BC Book Prizes short list announced: features Rita Wong and George McWhirter for poetry

It's wonderful to see how many people you know who are nominated for the BC Book Prizes.  Rita Wong, Forage (Nightwood Editions) and George McWhirter The Incorrection (Oolichan Books) are both nominated for the Dorothy Livesay Poetry Prize.  I am just going to list some of the people I know, or what I think are some Chinese-Canadian and Scottish-Canadian highlights.  See www.bcbookprizes.ca for the full list.

I've known Rita for years, since she won the Asian Canadian Writers' Workshop Emerging Writer Award for her first poetry collection Monkey Puzzle.  I only met George last year, but quickly invited him to be the featured writer for the Gung Haggis Fat Choy Robbie Burns Chinese New Year Dinner, and the Gung Haggis Fat Choy World Poetry reading at the Vancouver Public Library.

Shaena Lambert, is nominated for the Ethel Wilson Fiction Prize, for her novel Radiance (Random House of Canada).  Shaena read an excerpt at a special November reading at the Joy Kogawa House.  see blog article: Ruth Ozeki and Shaena Lambert read at Historic Joy Kogawa House.

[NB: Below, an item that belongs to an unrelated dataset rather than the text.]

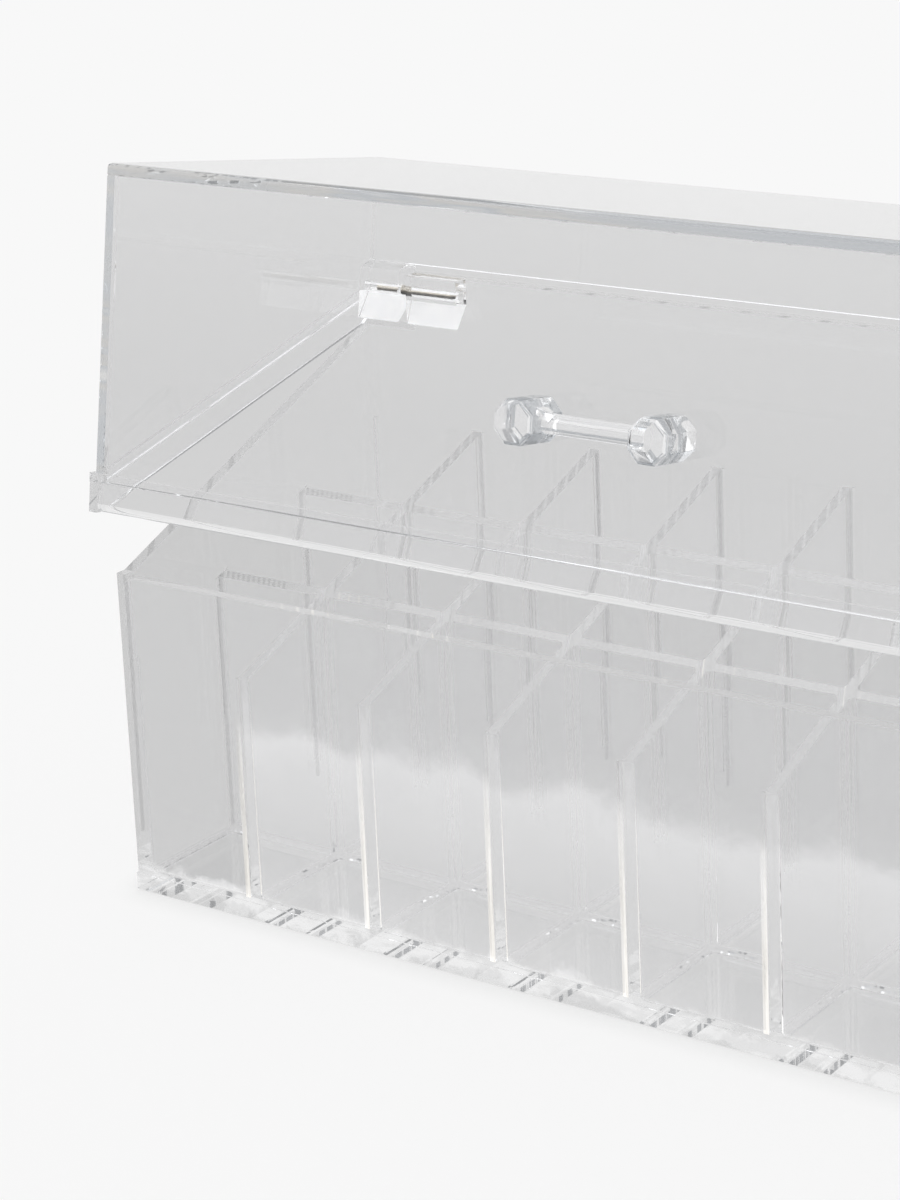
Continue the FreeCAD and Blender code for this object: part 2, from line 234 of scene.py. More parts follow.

Nominated for the Hubert Evans Non-fiction Prize is Patricia Roy, for The Triumph of Citizenship: The Japanese and Chinese in Canada, 1941-67 (UBC Press).  It's interesting that both the anniversaries of achieving citizenship in 1947, and the changes in immigration in 1967 were both celebrated by the Anniversaries of Change'07 committee, and wrapped up at the Sep 7 Reconciliation Dinner. Also nominated is Scots-Canadian J.B. MacKinnon and Alisa Smith for The 100-Mile Diet: A Year of Local Eating (Random House Canada).

I am guessing that both J. B. Mackinnon and Ian McAllister of of Scottish ancestry.  The Roderick Haig-Brown Regional Prize nominees for the book that contributes most to the enjoyment and understanding of BC and nominees include:  J.B. Mackinnon and Alisa Smith, The 100-Mile Diet: A Year of Local Eating (Random House Canada) and Ian McAllister, The Last Wild Wolves: Ghosts of the Rain Forest (Greystone Books).

Former actor Meg Tilly shares Chinese ancestry, and she is nominated for the Sheila A. Egoff Children's Literature Prize for her book Porcupine (Tundra Books).

All the nominees are celebrated at the BC Book Prize Soiree, April 19th at the Metropolitan Hotel (7-9pm).  It's a free party with great silent auction prizes, and kicks off the beginning of BC Book and Magazine Week (April 19-26, 2008).  The highlight and end piece is the Lieutenant Governor's BC Book Prizes Gala on Saturday April 26, 2008 at the Fairmont Waterfront Hotel in Vancouver, hosted by broadcaster Fanny Kiefer.  BC's newest and first First Nations Lt. Gov. the Honourable Steven L.Point, OBC, will be in attendance.

I really enjoy both events.  If you love BC authors and BC books, this is the place to be!